To help with this, the game features leader points which unlock as you perform tasks or strong actions in combat. These leader points might give you the edge in a battle such as being able to call in help, upgrading troops, or healing troops you already have in combat. This encourages you to keep the action going, and it is one area that fans of traditional RTS games are likely to shy away from Halo Wars 2 and look elsewhere.
The campaign itself offers 12 missions and the first time through should see you taking about seven or eight hours to complete. We have to be honest in saying that this did feel somewhat short to us. During our campaign play, a few hours in, we checked how many missions were left only to be shocked that we were already about halfway through. There are some missions which rely on overpowering the odds in the AIs favor in a way that feels they are designed to lengthen the campaign and these missions can be somewhat frustrating because of it. However, as the developers have allowed saves to occur at any point of the game, it's not as bad as it could have been.
The missions that make up the campaign task you generally with one of three missions; defending a friendly base or area, scouting out a location to defeat enemy bases, or taking control and defeat a strong enemy opponent. Missions also include optional objectives and completing these can unlock skills, much like the first-person shooter games, which can radically change the way the game plays. However, overall, the campaign felt a little bit disappointing. Unless you are a Halo super fan (and if you are, you likely have already bought the game), not much happens in the story that will excite you. Halo 6 will probably pick up after these events so for that reason it's worth finding out what happens, but it certainly is not memorable.
One thing that Halo Wars 2 does (just like its predecessor) is to prove that it's possible to have a good RTS control scheme on a console controller. Halo Wars 2 is Xbox Play Anywhere (meaning you buy it on Xbox and you get access to it free on Windows, and vice versa), so we also got a chance to try it with a keyboard and mouse. Regarding control, it did not feel like the keyboard and mouse combination was light years ahead of the controller, more that Creative Assembly has clearly catered well to both control schemes. There is a lengthy tutorial to play through to learn the controls, and there is no doubt this made the campaign easier to get into than if it was not present.
On the multiplayer side of the equation, there is much more that feels new and different for RTS fans.
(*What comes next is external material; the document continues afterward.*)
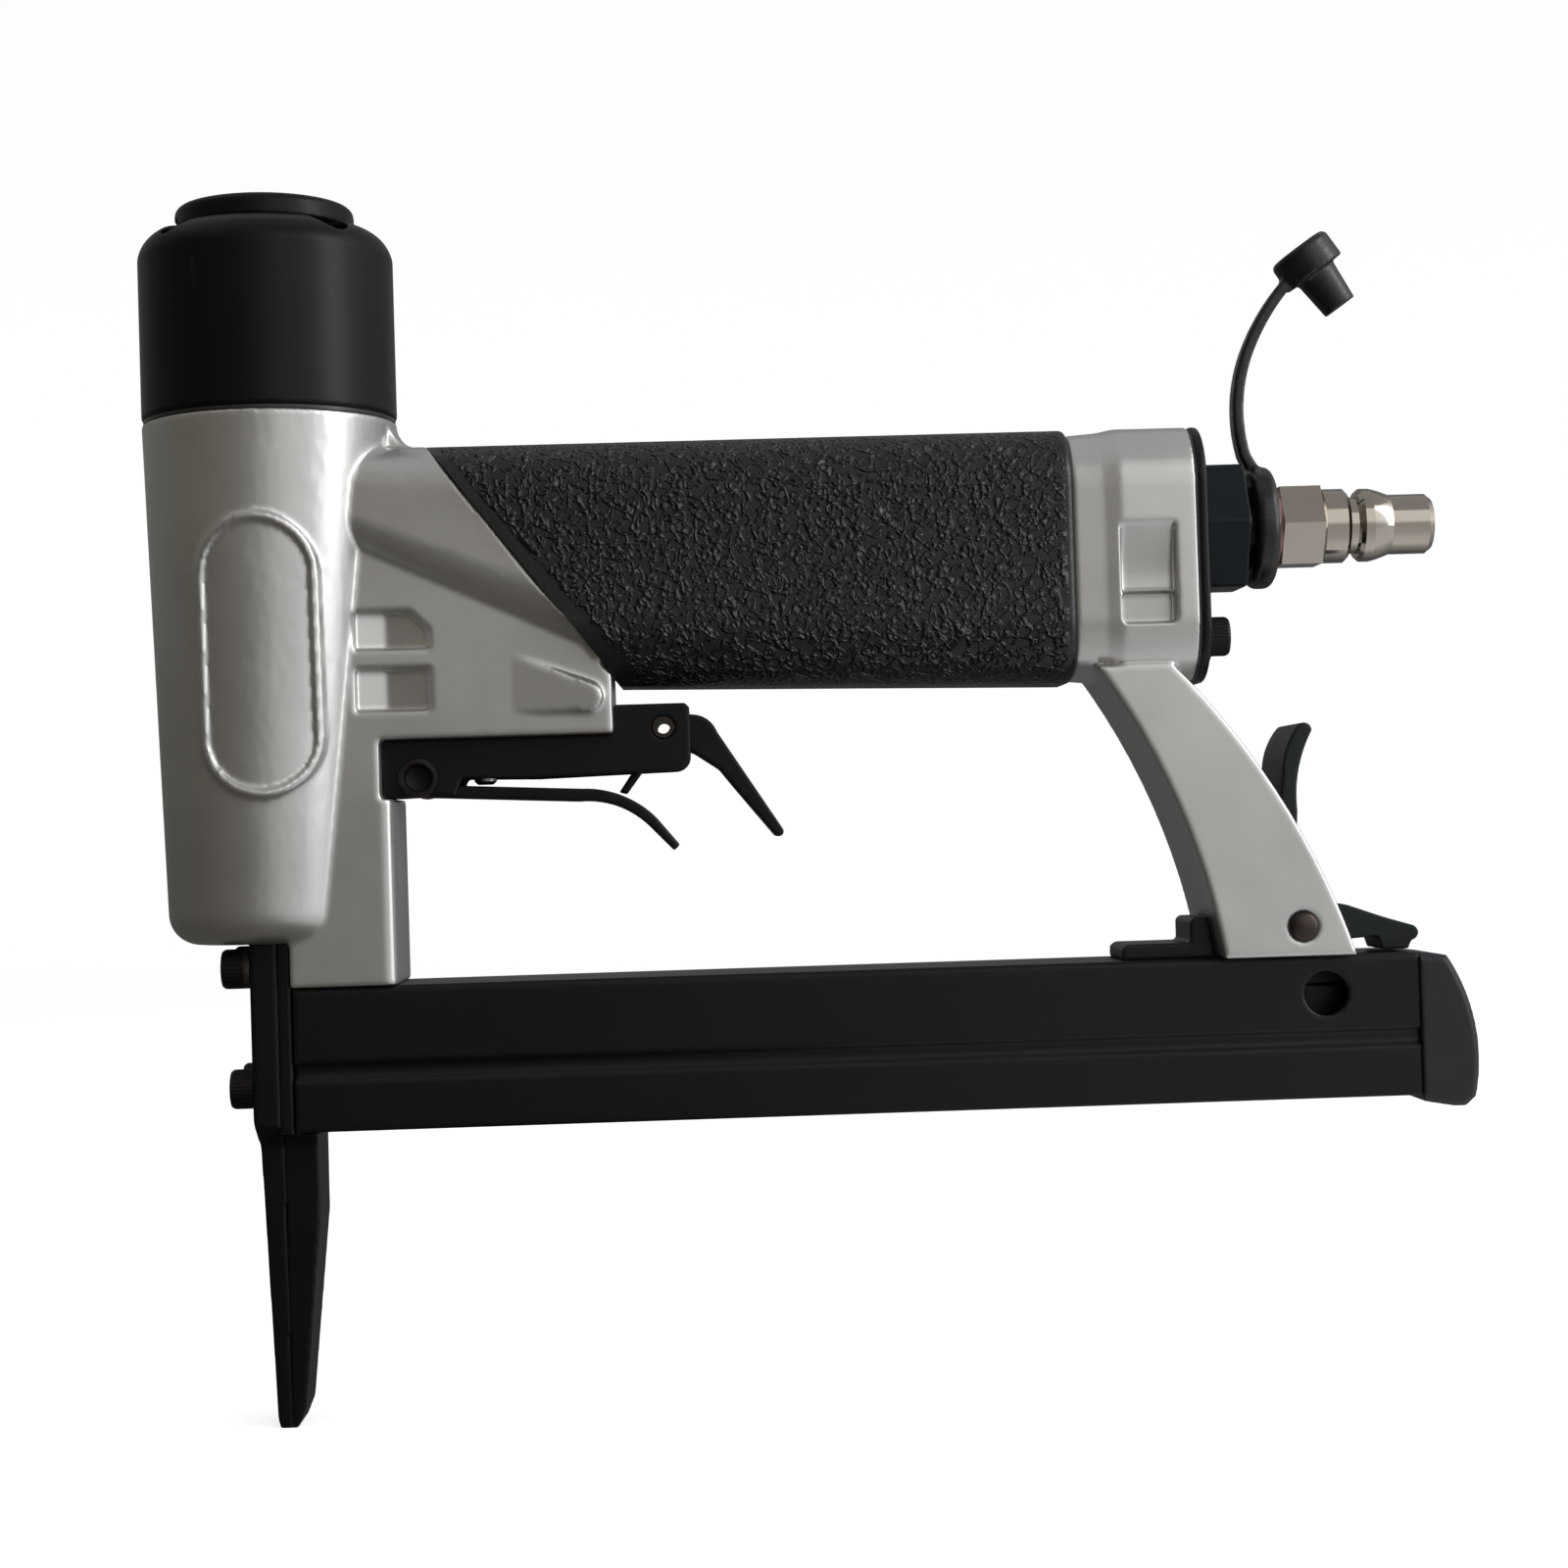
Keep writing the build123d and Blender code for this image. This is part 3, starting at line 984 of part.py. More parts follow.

One mode, in particular, Blitz, has captured much of what was changed in Halo 5 for the Warzone game mode has been ported over to Halo Wars 2. During each battle, you will start with a deck of cards. These decks can be customized by either earning them through missions or multiplayer or purchasing them as micro transactions.
As you progress through the game, you will slowly gain more cards. The random nature of this takes away some of the strategic element of an RTS game (such as the base building) and instead allows you to focus on the action. And action packed is what this game mode is with the key requirement being gaining hold of multiple capture points throughout the map to earn points for a victory. It turns out to be very much a tug of war game, where you always have to strategize whether it's best to return to base to get more health or defend the points you have already captured. On paper, this mode sounds like nothing new or different, but it's one of the most interesting game modes we have played in an RTS for quite some time.
Other multiplayer game modes include those which feature regularly such as skirmish and deathmatch for those just looking to try and defeat the other team. But there's also team objective ones such as Stronghold which tasks you with capturing bases in a set time limit, and Domination, which as the name implies, has you trying to dominate the map. These modes don't use the card systems of Blitz and follow along more of a traditional RTS gaming path.
Visually the game does the job it needs to, however, zooming right in on the characters does not give the level of intricacy you might expect from a current generation console game. That said, the action on the screen can be so frenetic that stopping to admire how enemies or player characters look is nearly impossible. It is easy to tell different units just by looking at them, a key requirement in an RTS game - and the hero characters present throughout do have unique traits and looks. The frame rate remained solid throughout, even when zooming through the world trying to control multiple battalions of soldiers. The soundtrack is the typical Halo fare, and the characters respond to your taps with various quips.
Halo Wars 2, just like its predecessor, is not a stunning game, but it's also not a bad game. Creative Assembly has put together a title which ticks all the boxes for both a Halo and RTS game, but nothing feels like it has been taken to the next level which would make this a must play title. Fans of the original game will find much to love here as will Halo fans, but if you do not fall into that category, then it might be worthwhile waiting to see if Microsoft releases a trial or free weekend for the game.
With two attempts now made to turn Halo into an RTS game having middling results, we have to wonder if it just proves Halo does not suit the RTS framework as much as it does the shooter genre.
|Gameplay / Controls||75%|
The Bottom Line: Halo Wars 2 is not a bad game, but it just fails to do anything that really makes it excel and a must play. The Blitz multiplayer mode is an interesting innovation, but not enough to stop the campaign leaving a slight tinge of disappointment with the package overall.